C’est plutôt décevant. Les montants sont publics: douze mille dollars par combat et douze mille dollars supplémentaires en cas de victoire. Ces sommes sont toujours soumises à l’impôt et les sponsors internes sont interdits. A moins de devenir une superstar, il n’y a pas de quoi s’enrichir. On gagne plus dans certaines ligues en Russie ou en Pologne mais elles ne sont pas aussi prestigieuses que l’UFC. Si je peux dire que j’y ai combattu, cela m’ouvrira peut-être des portes pour devenir analyste plus tard ou être augmenté, en tant qu’entraîneur. Pour moi, ce serait de toute façon un pas en avant sur le plan financier. J’ai du mal à joindre les deux bouts avec ce que je gagne aujourd’hui grâce à mes combats. Heureusement, j’ai des sponsors privés et ma femme travaille.

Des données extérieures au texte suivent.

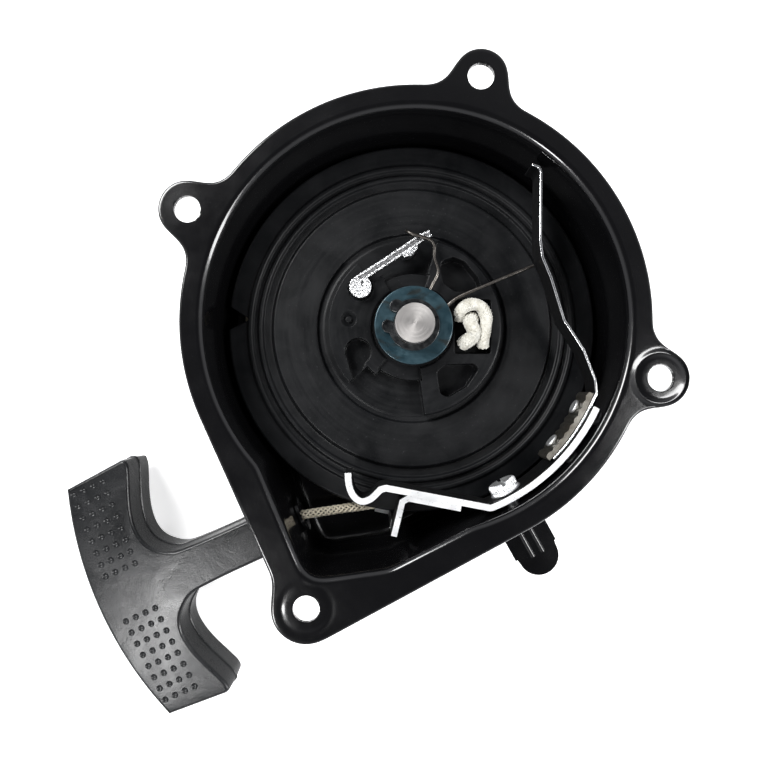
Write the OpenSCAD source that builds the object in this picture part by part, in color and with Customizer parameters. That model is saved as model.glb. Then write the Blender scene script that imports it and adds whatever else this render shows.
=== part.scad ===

Récemment, un article paru sur le site Internet de Sporza commençait par la question suivante: «Le MMA est-il un sport adapté aux jeunes?» La réponse est-elle forcément négative?

A mon avis, les enfants ne doivent en aucun cas être frappés à la tête. On peut toutefois leur apprendre la technique et ne passer aux choses plus brutales que lorsqu’ils sont en âge de le faire. Le problème, c’est que les jeunes sont attirés par le côté brutal du sport. Il faut donc à la fois les freiner et les pousser. Malheureusement, tout le monde n’est pas aussi prudent que nous. En Russie ou au Brésil, les jeunes commencent à pratiquer les arts martiaux mixtes dès l’âge de cinq ans. Il y a là de grands centres d’entraînement, où on y va à fond. Sur mille candidats, à 18 ans, seuls cinq n’auront pas abandonné.